** Provided data **

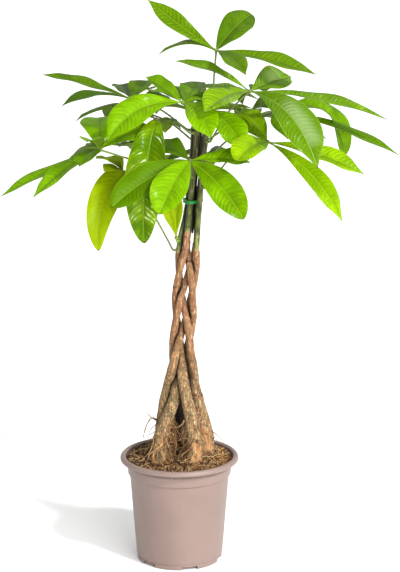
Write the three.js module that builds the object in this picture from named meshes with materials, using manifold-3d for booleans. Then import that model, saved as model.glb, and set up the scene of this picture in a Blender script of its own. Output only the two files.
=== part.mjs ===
// A potted money tree: five young stems braided into one trunk, standing in a tapered nursery pot
// that is full of soil, with a crown of long-stalked leaves that each spread three to seven leaflets.
// Millimetres, +Z up. The origin is the middle of the flat foot of the pot and the front is -Y.
import * as THREE from "three";
import { mergeVertices } from "three/addons/utils/BufferGeometryUtils.js";
import Module from "manifold-3d";

const wasm = await Module();
wasm.setup();

// Clearance that touching pieces keep.
const GAP = 0.35;

// Points of one geometry that lie closer than this are one point.
const MERGE_DISTANCE = 1e-4;
// Compass angle of the front, where 0 is right and 90 is back.
const FRONT = -90;

// Pot: a thin moulded wall with a rolled rim, a collar under it and a stepped foot.
const POT_HEIGHT = 155;
const POT_RIM_RADIUS = 85;
const POT_RIM_DEPTH = 8;
const POT_MOUTH_RADIUS = 77.3;
const POT_COLLAR_TOP_RADIUS = 75.5;
const POT_COLLAR_LOW_RADIUS = 74;
const POT_COLLAR_LOW = 128;
const POT_WALL_TOP_RADIUS = 71.4;
const POT_FOOT_RADIUS = 61;
const POT_FOOT_HEIGHT = 6.5;
const POT_FLOOR = 3;
const POT_WALL = 2.1;
// The inside of the wall bends for the collar from this far under its edge to this far over it.
const POT_BEND_UNDER = 4;
const POT_BEND_OVER = 3;
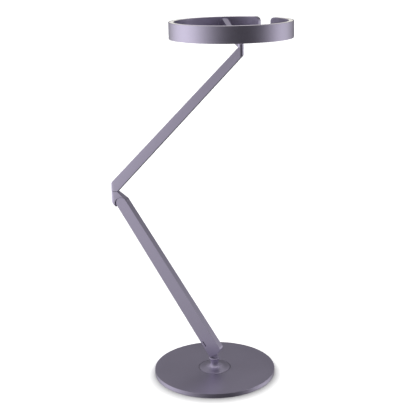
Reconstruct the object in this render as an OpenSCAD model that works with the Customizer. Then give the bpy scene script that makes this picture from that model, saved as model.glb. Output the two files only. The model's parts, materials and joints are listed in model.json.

** Directions **
Repeat the material word for word, in full.

** Response to the task **
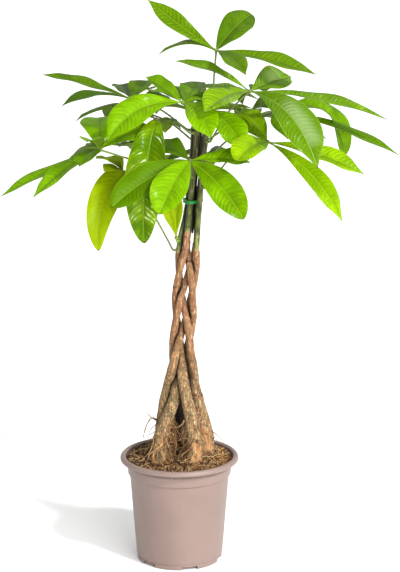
Write the three.js module that builds the object in this picture from named meshes with materials, using manifold-3d for booleans. Then import that model, saved as model.glb, and set up the scene of this picture in a Blender script of its own. Output only the two files.
=== part.mjs ===
// A potted money tree: five young stems braided into one trunk, standing in a tapered nursery pot
// that is full of soil, with a crown of long-stalked leaves that each spread three to seven leaflets.
// Millimetres, +Z up. The origin is the middle of the flat foot of the pot and the front is -Y.
import * as THREE from "three";
import { mergeVertices } from "three/addons/utils/BufferGeometryUtils.js";
import Module from "manifold-3d";

const wasm = await Module();
wasm.setup();

// Clearance that touching pieces keep.
const GAP = 0.35;

// Points of one geometry that lie closer than this are one point.
const MERGE_DISTANCE = 1e-4;
// Compass angle of the front, where 0 is right and 90 is back.
const FRONT = -90;

// Pot: a thin moulded wall with a rolled rim, a collar under it and a stepped foot.
const POT_HEIGHT = 155;
const POT_RIM_RADIUS = 85;
const POT_RIM_DEPTH = 8;
const POT_MOUTH_RADIUS = 77.3;
const POT_COLLAR_TOP_RADIUS = 75.5;
const POT_COLLAR_LOW_RADIUS = 74;
const POT_COLLAR_LOW = 128;
const POT_WALL_TOP_RADIUS = 71.4;
const POT_FOOT_RADIUS = 61;
const POT_FOOT_HEIGHT = 6.5;
const POT_FLOOR = 3;
const POT_WALL = 2.1;
// The inside of the wall bends for the collar from this far under its edge to this far over it.
const POT_BEND_UNDER = 4;
const POT_BEND_OVER = 3;
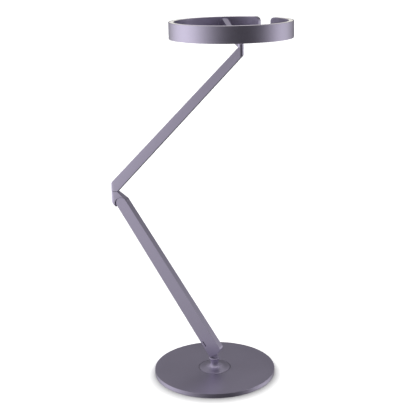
Reconstruct the object in this render as an OpenSCAD model that works with the Customizer. Then give the bpy scene script that makes this picture from that model, saved as model.glb. Output the two files only. The model's parts, materials and joints are listed in model.json.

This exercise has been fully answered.